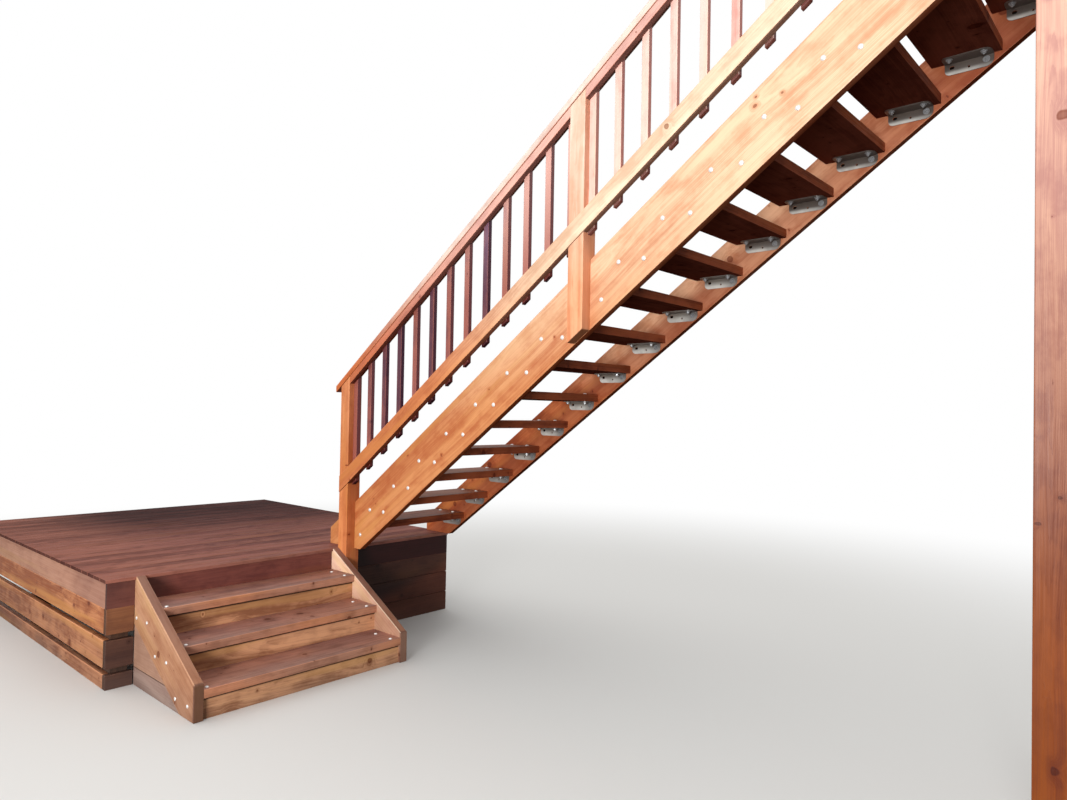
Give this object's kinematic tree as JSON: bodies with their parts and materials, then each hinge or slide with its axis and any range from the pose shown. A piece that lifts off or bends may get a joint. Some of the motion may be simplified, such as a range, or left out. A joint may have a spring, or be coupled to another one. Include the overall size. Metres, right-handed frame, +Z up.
{
  "type": "timber deck stair",
  "caption": "Timber deck stair: box steps to a low deck, then an open flight with bracketed treads, posts and a slatted balustrade.",
  "frame": {"origin": "middle of the newel post's foot, on the ground", "axes": "+X across the flight towards the wall side, +Y from the flight back over the deck, +Z up"},
  "size_m": [2.419, 6.8975, 4.6337],
  "materials": {
    "stained_pine": "orange-brown penetrating stain, satin",
    "dark_pine": "brown penetrating stain, satin, worn",
    "red_balusters": "red-brown oiled hardwood, satin",
    "red_hardwood": "dark red-brown oiled hardwood, satin, weathered",
    "plain_pine": "rough-sawn treated pine",
    "galvanised": "hot-dip galvanised"
  },
  "bodies": {
    "root": {"outer_stringer": "stained_pine", "wall_stringer": "stained_pine", "tread_01": "dark_pine", "tread_02": "dark_pine", "tread_03": "dark_pine", "tread_04": "dark_pine", "tread_05": "dark_pine", "tread_06": "dark_pine", "tread_07": "dark_pine", "tread_08": "dark_pine", "tread_09": "dark_pine", "tread_10": "dark_pine", "tread_11": "dark_pine", "tread_12": "dark_pine", "tread_13": "dark_pine", "tread_14": "dark_pine", "tread_15": "dark_pine", "tread_16": "dark_pine", "brackets_outer": "galvanised", "brackets_wall": "galvanised", "newel_post": "stained_pine", "mid_post": "stained_pine", "top_post": "stained_pine", "wall_post": "stained_pine", "head_trimmer": "stained_pine", "handrail_cap": "stained_pine", "sub_rails": "stained_pine", "bottom_rail": "stained_pine", "left_cheek": "stained_pine", "right_cheek": "stained_pine", "cheek_infill": "stained_pine", "step_risers": "stained_pine", "balusters_lower": "red_balusters", "balusters_upper": "red_balusters", "step_tread_1": "dark_pine", "step_tread_2": "dark_pine", "step_tread_3": "dark_pine", "deck_boards": "red_hardwood", "front_fascia": "red_hardwood", "side_fascia": "red_hardwood", "front_skirting": "stained_pine", "side_skirting": "stained_pine", "deck_joists": "plain_pine", "deck_bearers": "plain_pine", "deck_stumps": "plain_pine"}
  },
  "joints": []
}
◇ ◇ ◇ ◇ ◇
» **Stated goal**
Nothing should be changed: write out all of the data as is.

» **Written response**
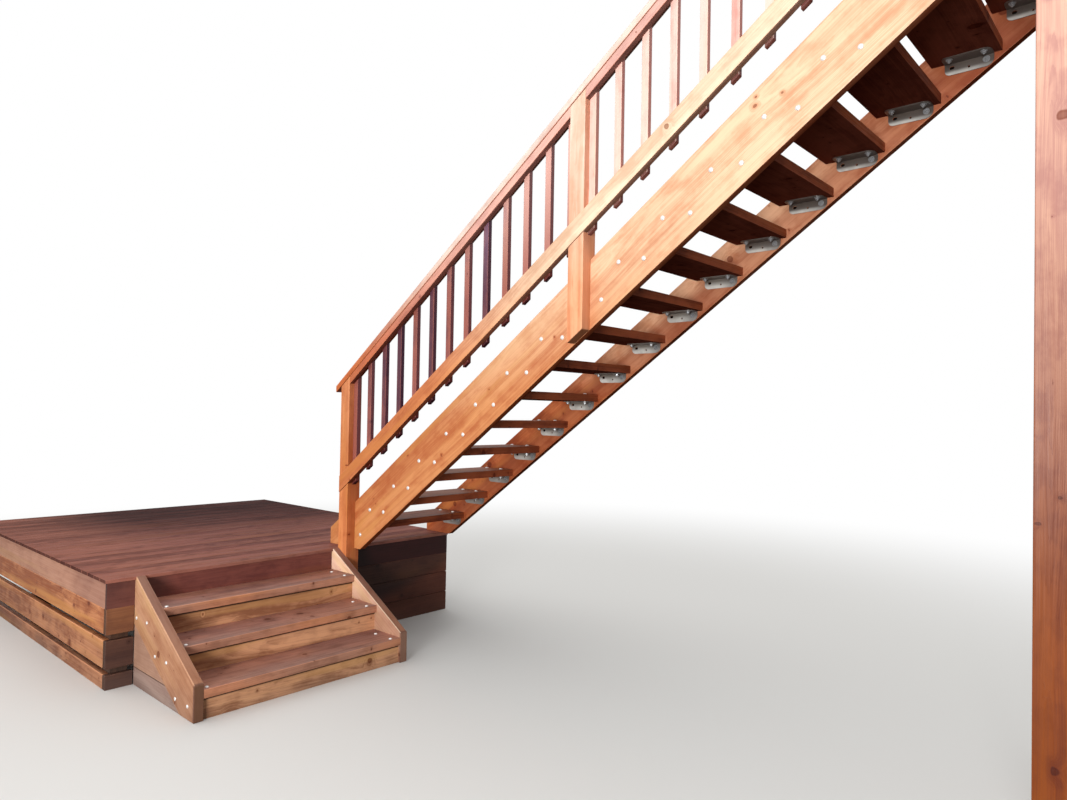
Give this object's kinematic tree as JSON: bodies with their parts and materials, then each hinge or slide with its axis and any range from the pose shown. A piece that lifts off or bends may get a joint. Some of the motion may be simplified, such as a range, or left out. A joint may have a spring, or be coupled to another one. Include the overall size. Metres, right-handed frame, +Z up.
{
  "type": "timber deck stair",
  "caption": "Timber deck stair: box steps to a low deck, then an open flight with bracketed treads, posts and a slatted balustrade.",
  "frame": {"origin": "middle of the newel post's foot, on the ground", "axes": "+X across the flight towards the wall side, +Y from the flight back over the deck, +Z up"},
  "size_m": [2.419, 6.8975, 4.6337],
  "materials": {
    "stained_pine": "orange-brown penetrating stain, satin",
    "dark_pine": "brown penetrating stain, satin, worn",
    "red_balusters": "red-brown oiled hardwood, satin",
    "red_hardwood": "dark red-brown oiled hardwood, satin, weathered",
    "plain_pine": "rough-sawn treated pine",
    "galvanised": "hot-dip galvanised"
  },
  "bodies": {
    "root": {"outer_stringer": "stained_pine", "wall_stringer": "stained_pine", "tread_01": "dark_pine", "tread_02": "dark_pine", "tread_03": "dark_pine", "tread_04": "dark_pine", "tread_05": "dark_pine", "tread_06": "dark_pine", "tread_07": "dark_pine", "tread_08": "dark_pine", "tread_09": "dark_pine", "tread_10": "dark_pine", "tread_11": "dark_pine", "tread_12": "dark_pine", "tread_13": "dark_pine", "tread_14": "dark_pine", "tread_15": "dark_pine", "tread_16": "dark_pine", "brackets_outer": "galvanised", "brackets_wall": "galvanised", "newel_post": "stained_pine", "mid_post": "stained_pine", "top_post": "stained_pine", "wall_post": "stained_pine", "head_trimmer": "stained_pine", "handrail_cap": "stained_pine", "sub_rails": "stained_pine", "bottom_rail": "stained_pine", "left_cheek": "stained_pine", "right_cheek": "stained_pine", "cheek_infill": "stained_pine", "step_risers": "stained_pine", "balusters_lower": "red_balusters", "balusters_upper": "red_balusters", "step_tread_1": "dark_pine", "step_tread_2": "dark_pine", "step_tread_3": "dark_pine", "deck_boards": "red_hardwood", "front_fascia": "red_hardwood", "side_fascia": "red_hardwood", "front_skirting": "stained_pine", "side_skirting": "stained_pine", "deck_joists": "plain_pine", "deck_bearers": "plain_pine", "deck_stumps": "plain_pine"}
  },
  "joints": []
}